The majority of the LNG bunker market so far has been delivered on a contract basis while this market was maturing, and the emergence of an active spot market is a sign of the market reaching a more advanced stage.
"A highly volatile and competitive market presents new opportunities for traders to get involved, particularly as the global LNG-capable fleet is set to more than double from just over 400 vessels now to more than 800 by 2028, according to data from classification society DNV," the company said in the statement.
"Container vessels used to make up the vast majority of vessels bunkering LNG.
"We have recently seen more dual-fuel tramp vessels bunkering. These typically require greater flexibility in timing and location, especially for tankers. Oil and chemical tankers now make up the biggest LNG-capable vessel type, with 116 vessels in operation and another 85 on order, according to DNV data.
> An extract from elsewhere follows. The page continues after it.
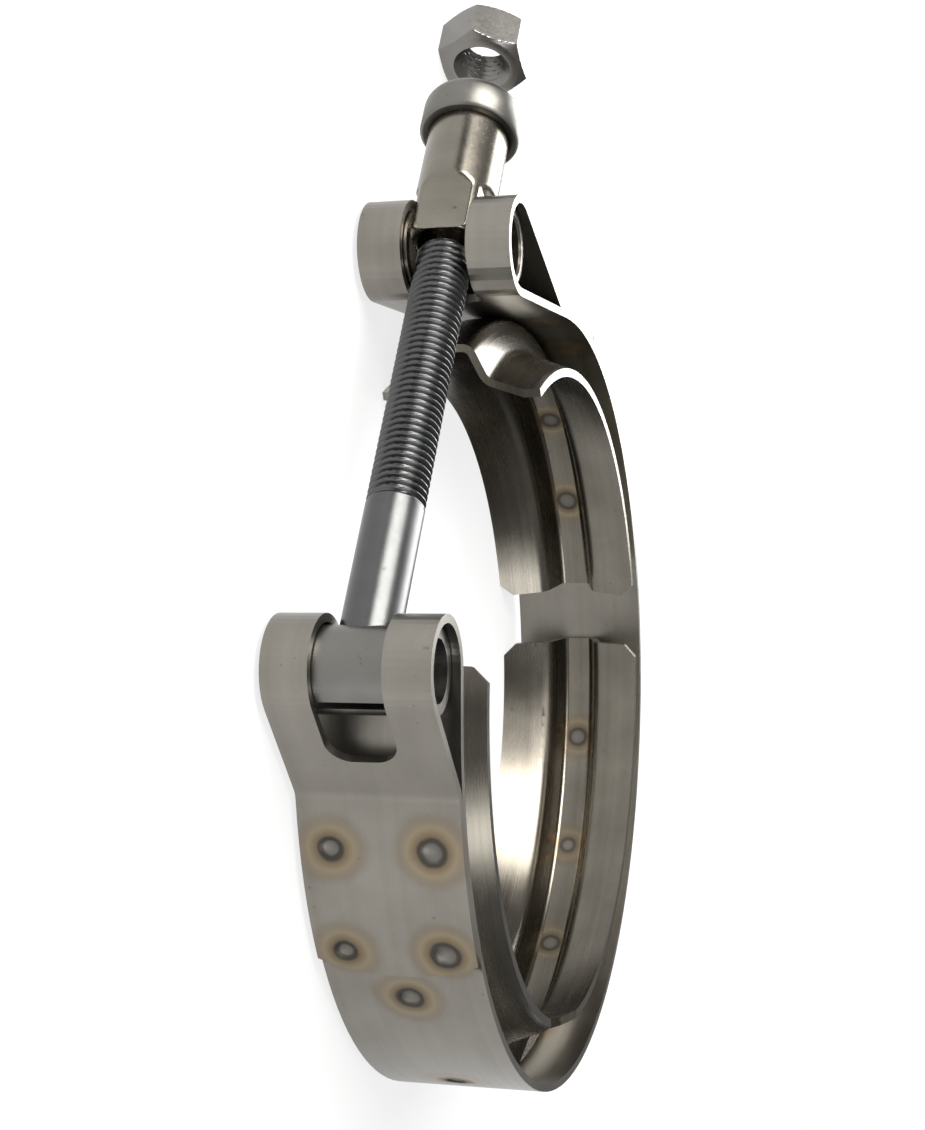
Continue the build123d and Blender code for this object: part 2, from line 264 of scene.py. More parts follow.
class NodeDesk:
    """Adds nodes to a tree and links them, for short material code."""

    def __init__(self, tree: bpy.types.NodeTree) -> None:
        """Keep the tree that nodes go to."""
        self.tree = tree

    def add(self, kind: str, **values: object) -> bpy.types.Node:
        """A new node with attributes set.

        Args:
            kind: the node's type name.
            values: attributes of the node.

        Returns:
            The node.
        """
        node = self.tree.nodes.new(kind)
        for key, value in values.items():
            setattr(node, key, value)
        return node

    def feed(self, socket: bpy.types.NodeSocket, source: object) -> None:
        """Link a socket to a source socket, or set its value.

        Args:
            socket: the input to feed.
            source: an output socket, or a value.
        """
        if isinstance(source, bpy.types.NodeSocket):
            self.tree.links.new(source, socket)
        else:
            socket.default_value = source

    def math(
        self, operation: str, *sources: object, clamp: bool = False
    ) -> bpy.types.NodeSocket:
        """A Math node's result.

        Args:
            operation: the operation's name.
            sources: numbers or sockets, in order.
            clamp: whether the result is kept from 0 to 1.

        Returns:
            The output socket.
        """
        node = self.add("ShaderNodeMath", operation=operation, use_clamp=clamp)
        for socket, source in zip(node.inputs, sources):
            self.feed(socket, source)
        return node.outputs[0]

    def vector(self, operation: str, *sources: object) -> bpy.types.Node:
        """A Vector Math node fed in order.

        Args:
            operation: the operation's name.
            sources: vectors or sockets, in order.

        Returns:
            The node.
        """
        node = self.add("ShaderNodeVectorMath", operation=operation)
        for socket, source in zip(node.inputs, sources):
            self.feed(socket, source)
        return node

    def mix(self, factor: object, first: object, second: object) -> bpy.types.NodeSocket:
        """A colour mix.

        Args:
            factor: share of the second colour.
            first: the colour at 0.
            second: the colour at 1.

        Returns:
            The mixed colour's socket.
        """
        node = self.add("ShaderNodeMix", data_type="RGBA")
        self.feed(node.inputs["Factor"], factor)
        self.feed(node.inputs[6], first)
        self.feed(node.inputs[7], second)
        return node.outputs[2]

    def noise(self, vector: object, scale: float, detail: float) -> bpy.types.NodeSocket:
        """A noise value on a vector.

        Args:
            vector: where the noise is read.
            scale: its scale.
            detail: its octaves.

        Returns:
            The value's socket, about a half.
        """
        node = self.add("ShaderNodeTexNoise")
        self.feed(node.inputs["Vector"], vector)
        node.inputs["Scale"].default_value = scale
        node.inputs["Detail"].default_value = detail
        return node.outputs["Fac"]

    def soft_step(
        self, value: bpy.types.NodeSocket, start: Tuple[float, float], end: Tuple[float, float]
    ) -> bpy.types.NodeSocket:
        """A smooth step between two points, each an input and its output.

        Args:
            value: the input.
            start: where the step starts, and its value up to there.
            end: where it ends, and its value from there on.

        Returns:
            The step's socket.
        """
        node = self.add("ShaderNodeMapRange", interpolation_type="SMOOTHSTEP")
        self.feed(node.inputs["Value"], value)
        node.inputs["From Min"].default_value, node.inputs["To Min"].default_value = start
        node.inputs["From Max"].default_value, node.inputs["To Max"].default_value = end
        return node.outputs["Result"]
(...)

"Price references vary between suppliers and geographies. It is quite common to link LNG stem pricing to established wholesale oil and gas benchmarks like TTF, JKM, Henry Hub and Brent to cover some exposure to price swings.
"There are longer-term Brent or fuel oil price linkage options for LNG, but they will typically come at a premium for buyers.
"By locking in the delta on a linked price of a certain percentage, LNG prices will have a partial ceiling based on conventional fuels and buyers can pay down the premiums they paid for investments in dual-fuel engines.
"The rate of payback on dual-fuel vessels is expected to pick up after 2026 as global LNG supply is set to be boosted by huge new volumes from Qatar and the US, according to multiple industry forecasts."